Im not sure if Im reading the Bible or if the Bible is reading me these days. It doesn't matter either way, Im just so grateful for daily revelation that applies to the current season Im walking in. Before you read today take a minute to ask the Lord to give instruction, revelation, edification and conviction. Now go ahead and read 2 Corinthians chapter 11. What word or phrased jumped out to you today?


My favorite verse today was verse 30 in the Easy translation. “If I must be proud about myself, I will only be proud of things that show my weakness.”

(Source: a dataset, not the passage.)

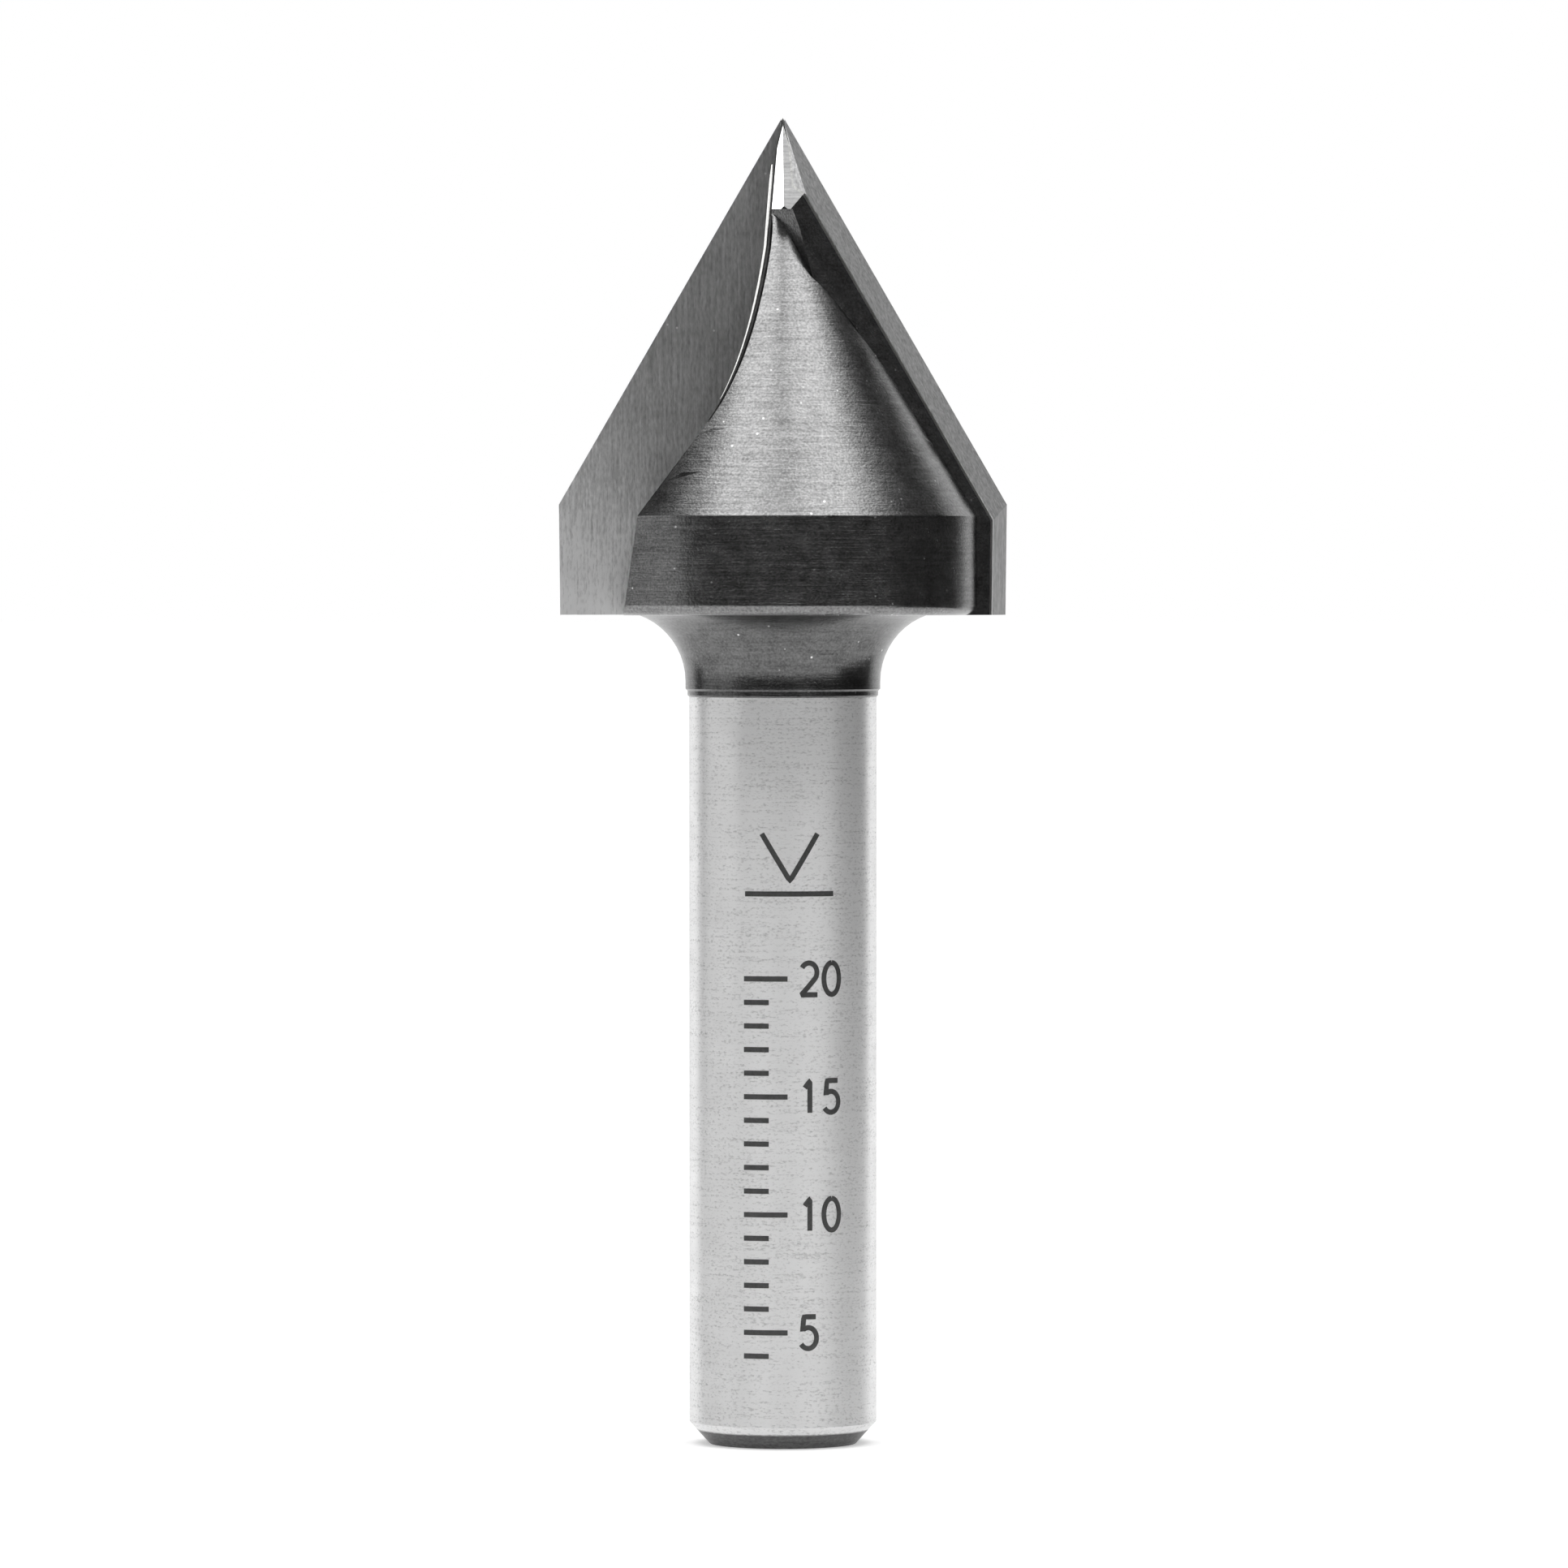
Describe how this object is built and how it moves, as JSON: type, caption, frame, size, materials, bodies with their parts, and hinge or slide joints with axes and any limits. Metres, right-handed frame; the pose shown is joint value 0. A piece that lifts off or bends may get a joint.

I have so many thoughts about this today; oh my goodness. Here is my Kami translation: "If I’m gonna boast about anything I’m going to boast about my weaknesses and the tough circumstances that I have walked through and will walk through." It's in those very seasons I experienced the Lords presence more than any other times. I don't know I would wish for them to happen again, but I can say I see so much purpose and growth from it. Ultimately it's in the hardest times I walk closest with the Lord wondering if I"ll survive it.




Yesterday turned out to be a very, very hard day. What was interesting in the midst of something that was very painful and felt so unnecessary and basically out of control I was able to I pray, declaring, "Lord, I know you are good. Lord, I know you are good to me. Lord, I know You are a good at being God and I will trust that you are working all things for my good. When I say all things I’m talking about my weaknesses, my poor decisions, the people hurting me, whether they mean to, I am thankful for the hardship. I “get to” endure the hard things even if I may yet know how it will turn out. I see them as opportunities for the Lord to shine.


It's mind-blowing to me that the Lord continues to choose me to be His hands and feet in so many ways. I love that I get to steward the message of Christ. Regardless how unqualified or qualified I may feel, He chooses me. It's in my very weakness that I become a portal for God's power.


Today I pray, "not my will, but thy will be done."